Nato a Zurigo, fra il 1916 e il 1917, in quel Cabaret Voltaire fondato dal filosofo Hugo Ball, la neutralità del luogo di origine fa tutt’uno con il neutralismo del Paese che lo ospita e con il rifiuto dei suoi membri a intervenire nel carnaio della Grande guerra che tutto avvolge. Sono gli anni dell’indottrinamento ideologico, degli esteti armati, della lingua al servizio della propaganda. Scrivere chiaro, sostiene Tzara, è fare del giornalismo: «Abbiamo bisogno di opere forti, precise, sempre incomprensibili». Al Voltaire vanno in scena le poesie sonore astratte e il cinema astratto: Odio gli attori è il titolo del film di Ben Hecht presentato a Berlino due anni dopo. Il Manifesto Dada, apparso quello stesso anno, non è l’entrata in scena di una corrente artistica ma, come dice il suo estensore, «è il debutto di un disgusto». Si può essere dadaisti anche contro il dadaismo.

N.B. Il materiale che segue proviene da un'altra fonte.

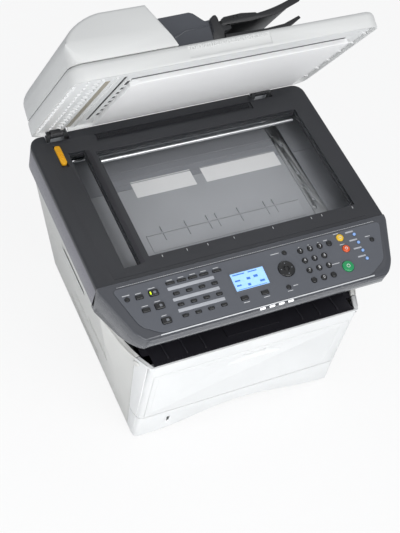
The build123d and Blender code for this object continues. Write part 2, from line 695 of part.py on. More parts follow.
display_left = -47.0
display_right = 11.5
display_rear = -33.0
display_front = -65.0
with BuildPart() as panel_face:
    with BuildSketch(panel_plane) as face_outline_plan:
        with BuildLine():
            Polyline((-228, -11), (-208, -76), (-180, -95), (176, -95), (208, -76), (232, -11), close=True)
        make_face()
        fillet(face_outline_plan.vertices(), 8)
    extrude(amount=1.2)
    with BuildSketch(panel_plane) as key_holes:
        face_holes()
        with Locations(((display_left + display_right) / 2, (display_rear + display_front) / 2)):
            Rectangle(display_right - display_left + 0.4, display_rear - display_front + 0.4)
    extrude(amount=3, mode=Mode.SUBTRACT)
save(panel_face, "panel_face")

with BuildPart(panel_plane) as display:
    block(display_left, display_right, display_front, display_rear, -4, 0.8)
save(display, "display")

key_bottom = -4.0


def key_plan_block(name, draw, top):
    """One group of keys: the sketch that draw makes, raised from under the face to its top."""
    with BuildPart() as keys:
        with BuildSketch(panel_plane.offset(key_bottom)):
            draw()
        extrude(amount=top - key_bottom)
    save(keys, name)


def number_sketch():
    with Locations(number_places, clear_place):
        Circle(number_radius)


def function_sketch():
    with Locations(round_places, power_place):
        Circle(small_radius)
    with Locations(function_places, soft_places):
        RectangleRounded(12, 6.5, 1.5)
    with Locations([(column, bar_row) for column in bar_columns]):
        RectangleRounded(14, 4, 0.9)
    with Locations(program_places):
        Circle(2.6)
    for row in touch_rows:
        for column in touch_columns:
            with Locations((column + (touch_rows[0] - row) * 0.12, row)):
                RectangleRounded(9.5, 4.6, 1.7)


def mode_sketch():
    with Locations(copy_place, send_place, fax_place):
        RectangleRounded(15, 10, 2.3)


def stop_sketch():
    with Locations(reset_place, stop_place):
        Circle(6.2)


def start_sketch():
    with Locations(start_place):
        Circle(9.5)


def arrow_sketch():
    with Locations(nav_place):
        Circle(nav_radius)
        Circle(ok_radius + key_gap, mode=Mode.SUBTRACT)
        Circle(ok_radius)


key_plan_block("number_keys", number_sketch, 3.2)
key_plan_block("function_keys", function_sketch, 2.6)
key_plan_block("mode_keys", mode_sketch, 3.0)
key_plan_block("stop_keys", stop_sketch, 3.0)
key_plan_block("start_key", start_sketch, 3.4)
key_plan_block("arrow_keys", arrow_sketch, 3.2)

# Lid hinges: ears fixed to the scanner, a knuckle on the lid and a pin through both.
with BuildPart() as hinge_brackets:
    for place in hinge_places:
        block(place - 17, place + 17, lid_hinge_depth - 10 - middle_depth, scanner_depth - middle_depth,
              scanner_top - 14, scanner_top - 10.5)
        for side in (-1, 1):
            block(place + side * 14 - 3, place + side * 14 + 3, lid_hinge_depth - 5 - middle_depth,
                  lid_hinge_depth + 5 - middle_depth, scanner_top - 14, lid_hinge_height + 5)
            bar(hinge_pin_radius + running_gap, place + side * 14 - 4, place + side * 14 + 4,
                lid_hinge_depth - middle_depth, lid_hinge_height, mode=Mode.SUBTRACT)
save(hinge_brackets, "hinge_brackets")

with BuildPart(lid_plane) as hinge_leaves:
    for place in hinge_places:
        bar(6.0, place - 10.5, place + 10.5, 0, 0)
        block(place - 10.5, place + 10.5, -9.5, -2, 0, 12)
        block(place - 10.5, place + 10.5, -30, -2, 9, 12)
        bar(hinge_pin_radius, place - 17.5, place + 17.5, 0, 0)
save(hinge_leaves, "hinge_leaves")

# Lid: a shallow white tray upside down, closed by its underside.
lid_rear = -4.0
lid_front = -lid_depth
with BuildPart() as lid_shell:
    with BuildSketch(lid_plane) as lid_plan:
        with Locations((0, (lid_front + lid_rear) / 2)):
            Rectangle(2 * scanner_half_width, lid_rear - lid_front)
        fillet(lid_plan.vertices(), 22)
    extrude(amount=lid_rim)
    fillet(lid_shell.faces().sort_by(Axis((0, 0, 0), tuple(lid_plane.z_dir)))[-1].edges(), 8)
    with BuildSketch(lid_plane.offset(-1)) as lid_hollow:
        with Locations((0, (lid_front + lid_rear) / 2)):
            Rectangle(2 * scanner_half_width - 2 * wall, lid_rear - lid_front - 2 * wall)
        fillet(lid_hollow.vertices(), 19)
    extrude(amount=lid_rim - 8, mode=Mode.SUBTRACT)
    with BuildSketch(lid_plane.offset(-1)) as hinge_notches:
        for place in hinge_places:
            with Locations((place, -6)):
                Rectangle(37, 12)
    extrude(amount=15, mode=Mode.SUBTRACT)
save(lid_shell, "lid_shell")

with BuildPart() as lid_underside:
    with BuildSketch(lid_plane.offset(6)) as underside_plan:
        with Locations((0, (lid_front + lid_rear) / 2)):
            Rectangle(2 * scanner_half_width - 7, lid_rear - lid_front - 7)
        fillet(underside_plan.vertices(), 18)
    extrude(amount=2.5)
    with BuildSketch(lid_plane.offset(5)) as feed_slit:
        with Locations((-161, -140)):
            Rectangle(5, 210)
        with Locations((-148, -138)):
            Rectangle(6, 180)
        for place in hinge_places:
            with Locations((place, -6)):
                Rectangle(37, 12)
    extrude(amount=5, mode=Mode.SUBTRACT)
    with BuildSketch(lid_plane.offset(0.5)) as edge_rail:
        with Locations((-176, -143)):
            Rectangle(14, 228)
    extrude(amount=5.5)
save(lid_underside, "lid_underside")

mat_left = -141.0
mat_right = 222.0
mat_rear = -10.0
mat_front = -228.0
with BuildPart() as document_mat:
    with BuildSketch(lid_plane.offset(-1.5)) as mat_plan:
        with Locations(((mat_left + mat_right) / 2, (mat_front + mat_rear) / 2)):
            Rectangle(mat_right - mat_left, mat_rear - mat_front)
        fillet(mat_plan.vertices(), 4)
    extrude(amount=7.3)
save(document_mat, "document_mat")

# Feeder: the paper path and its covers on the left of the lid.
cover_left = -243.0
cover_curve = -177.0
cover_flat = -108.0
cover_low = lid_rim + 0.5
feeder_front = lid_front + 2
feeder_rear = -12.0
feeder_length = feeder_rear - feeder_front


def feeder_profile(plane, inset):
    """The feeder's outline seen from the front, drawn inset by a wall's thickness."""
    with BuildSketch(plane) as profile:
        with BuildLine():
            Polyline(
                (cover_curve + inset, feeder_height - inset), (cover_flat - inset, feeder_height - inset),
                (feeder_reach - inset, cover_low), (cover_left + inset, cover_low),
                (cover_left + inset, cover_low + 24),
            )
            ThreePointArc(
                (cover_left + inset, cover_low + 24), (cover_left + 20 + inset, 78 - inset),
                (cover_curve + inset, feeder_height - inset),
            )
        make_face()
    return profile.sketch


feeder_plane = Plane(
    origin=lid_plane.from_local_coords((0, feeder_front, 0)),
    x_dir=(1, 0, 0),
    z_dir=lid_plane.from_local_coords(Vector(0, -1, 0)) - lid_plane.origin,
)
with BuildPart() as adf_cover:
    extrude(feeder_profile(feeder_plane, 0), amount=-feeder_length)
    hinge_corner = lid_plane.from_local_coords(Vector(cover_left, (feeder_front + feeder_rear) / 2, cover_low))
    fillet(adf_cover.edges().filter_by(Axis((0, 0, 0), tuple(lid_plane.y_dir))).sort_by_distance(hinge_corner)[0], 1.5)
    extrude(feeder_profile(feeder_plane.offset(-2.5), 2.5), amount=5 - feeder_length, mode=Mode.SUBTRACT)
    with BuildSketch(feeder_plane.offset(-2.5)) as hump_mouth:
        with Locations(((feeder_reach + cover_left) / 2, cover_low)):
            Rectangle(feeder_reach - cover_left - 5, 8)
        with Locations((-90, cover_low + 22)):
            Rectangle(30, 48)
    extrude(amount=5 - feeder_length, mode=Mode.SUBTRACT)
save(adf_cover, "adf_cover")

feed_roller_x = -150.0
turn_roller_x = -205.0
with BuildPart(lid_plane) as feeder_frame:
    for low, high in ((-262, -256), (-36, -30)):
        block(-228, -110, low, high, cover_low, 66)
    block(-228, -76, -256, -36, cover_low, cover_low + 4)
    for low, high in ((-276, -262), (-34, -20)):
        block(-79, 14, low, high, cover_low, 70)
    block(-79, 2, -262, -34, 50, 54)
    block(16, 150, -230, -66, cover_low, cover_low + 3)
    block(140, 150, -230, -66, cover_low + 3, cover_low + 10)
    for place, height in ((feed_roller_x, 54), (turn_roller_x, 48)):
        with Locations((place, -146, height)):
            Cylinder(3.0 + running_gap, 240, rotation=(90, 0, 0), mode=Mode.SUBTRACT)
save(feeder_frame, "feeder_frame")

with BuildPart(lid_plane) as feed_roller:
    with Locations((feed_roller_x, -146, 54)):
        Cylinder(3.0, 236, rotation=(90, 0, 0))
        Cylinder(11.0, 60, rotation=(90, 0, 0))
save(feed_roller, "feed_roller")

with BuildPart(lid_plane) as turn_roller:
    with Locations((turn_roller_x, -146, 48)):
        Cylinder(3.0, 236, rotation=(90, 0, 0))
        Cylinder(13.0, 200, rotation=(90, 0, 0))
save(turn_roller, "turn_roller")

# Document table: a flap that lifts, and the two guides on it that move together.
table_turn = 16.0
table_hinge_x = 6.0
table_hinge_z = 56.0
table_plane = Plane(
    origin=lid_plane.from_local_coords((table_hinge_x, 0, table_hinge_z)),
    x_dir=lid_plane.from_local_coords(Vector(cos(radians(table_turn)), 0, sin(radians(table_turn)))) - lid_plane.origin,
    z_dir=lid_plane.from_local_coords(Vector(-sin(radians(table_turn)), 0, cos(radians(table_turn)))) - lid_plane.origin,
)
with BuildPart(table_plane) as document_table:
    block(-1, 148, -258, -38, 0, 4)
    block(2, 148, -258, -38, -5, 0)
    block(6, 144, -254, -42, -6, -1.5, mode=Mode.SUBTRACT)
    with Locations((0, -148, 0)):
        Cylinder(3.0, 220, rotation=(90, 0, 0))
save(document_table, "document_table")

for side, name in ((-1, "front_document_guide"), (1, "rear_document_guide")):
    with BuildPart(table_plane) as document_guide:
        near = -148 + side * 105
        far = -148 + side * 108
        block(4, 70, min(near, far), max(near, far), 4.3, 22)
        foot = -148 + side * 96
        block(12, 50, min(near, foot), max(near, foot), 4.3, 6)
    save(document_guide, name)
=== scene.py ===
import bpy
from math import cos, pi, radians, sin
from mathutils import Matrix, Vector
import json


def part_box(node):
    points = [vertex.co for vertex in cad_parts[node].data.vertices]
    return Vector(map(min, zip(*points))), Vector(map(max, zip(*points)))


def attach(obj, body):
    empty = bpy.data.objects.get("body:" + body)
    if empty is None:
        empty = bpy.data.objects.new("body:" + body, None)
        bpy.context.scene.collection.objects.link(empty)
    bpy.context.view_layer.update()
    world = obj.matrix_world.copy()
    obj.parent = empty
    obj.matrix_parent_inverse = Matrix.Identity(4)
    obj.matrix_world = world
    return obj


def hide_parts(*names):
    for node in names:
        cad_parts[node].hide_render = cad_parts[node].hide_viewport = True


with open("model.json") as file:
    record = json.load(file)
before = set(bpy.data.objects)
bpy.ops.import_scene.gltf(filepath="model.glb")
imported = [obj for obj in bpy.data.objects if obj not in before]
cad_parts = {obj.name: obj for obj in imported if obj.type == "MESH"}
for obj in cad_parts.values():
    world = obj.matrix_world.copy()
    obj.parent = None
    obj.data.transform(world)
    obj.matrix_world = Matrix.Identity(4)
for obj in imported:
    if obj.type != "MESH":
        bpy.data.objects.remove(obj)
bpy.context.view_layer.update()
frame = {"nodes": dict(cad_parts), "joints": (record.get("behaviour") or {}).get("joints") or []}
bpy.ops.object.select_all(action="DESELECT")

# Pieces are modelled in millimetres, lying flat, and then set into the machine, the panel or the lid.
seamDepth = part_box("scanner_frame")[0].y  # the seam between the scanner's top and the panel
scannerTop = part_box("scanner_frame")[1].z
joints = {joint["name"]: joint for joint in frame["joints"]}
lidHinge = Vector(joints["lid_hinge"]["pos_m"])
lidAngle = radians(62)
panelSlope = radians(8)
tableHinge = (6, 0, 56)  # in the plane of the lid
tableLean = radians(-16)
millimetres = Matrix.Scale(0.001, 4)
machine = Matrix.Translation((0, seamDepth, 0)) @ millimetres
panelPlane = Matrix.Translation((0, seamDepth, scannerTop)) @ Matrix.Rotation(panelSlope, 4, "X")
panelPlane = panelPlane @ millimetres
lidPlane = Matrix.Translation(lidHinge) @ Matrix.Rotation(-lidAngle, 4, "X") @ millimetres
tablePlane = lidPlane @ Matrix.Translation(tableHinge) @ Matrix.Rotation(tableLean, 4, "Y")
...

Fra Salon Dada, Festival Dada, esposizioni pittoriche Dada, il fuoco dadaista in quanto tale brucia per un pugno di anni. Il tempo sufficiente per far sì che una collezionista americana di passaggio in Europa, Katherine Dreier, affidi a Duchamp e a Man Ray la costituzione di una collezione d’arte battezzata Società anonima, primo nucleo di quello che nel tempo sarà il MoMa, Museum of Modern art, di New York. Il tempo sufficiente per raccogliere intorno al nuovo movimento chi è stanco delle legittimità editoriali o accademiche o delle logiche di appartenenza. Il tempo sufficiente per trasformare la totale anarchia delle origini in un nuovo ordine artistico all’insegna di una proclamata modernità. Solo che, parola di Tzara, «Dada non è moderno»... Il fuoco diviene brace, e poi cenere.
Negli anni successivi qualche altro tizzone divamperà ancora. C’è un neodadaismo americano (Duchamp in fondo vive negli States...) con Rauschenberg e Johns negli anni Cinquanta, un secondo dadaismo francese nei Sessanta, intorno a Debord, Tinguely, Jouffroy. Ogni qualvolta la società appare sazia e/o marcia, di merci, di cultura, di ufficialità, di dominio, di volgarità, un piccolo focolaio dadaista cerca di bruciarla irridendola. La società lì per lì accusa il colpo, poi ringrazia e si appropria della nuova provocazione. Dall’orinatoio di Duchamp alla «merda d’artista» di Manzoni, a Koons, a Cattelan, ingoia tutto. Il situazionismo della società dello spettacolo si ritrova con lo spettacolo divenuto società...
Ciò che purtroppo avvolge la mostra è proprio questo senso di déjà-vu, e quindi di stanchezza, come se tutto fosse stato già visto, già provato... Gli elementi trasgressivi degli anni Venti appaiono oggi una consuetudine, le improvvisazioni affidate all’estro, al luogo e al momento, come il poema simultaneo di Tzara, Janco e Huelsenbeck L’amiral cherche à louer une maison declamato nel 1916 al Voltaire, o il poema fonetico astratto Karawane, recitato da Hugo Ball in costume cubista, riprodotti artificialmente come semplici documenti sonori lasciano freddi, il «collage sintetico» che sulla grande sala del museo, con vista su Parigi, dovrebbe ricomporre le varie anime e la varie arti del movimento colpisce, ma non stordisce, dopo una saturazione di vetrine e vetrinette, corrispondenze e numeri unici di riviste, plaquettes letterarie, quadri e sculture.

Si esce con la sconsolata sensazione che il dadaismo più vero sia alla fine quello di un gruppo di mimi che nello spiazzo antistante il Centre Pompidou giocano con se stessi e con il pubblico.
LA MOSTRA
Dada
Parigi, Centre Pompidou. Fino al 9 gennaio. Nel 2006, alla National Gallery di Washington dal 19 febbraio al 14 maggio e al Museum of Modern Art di New York dal 16 giugno all’11 settembre.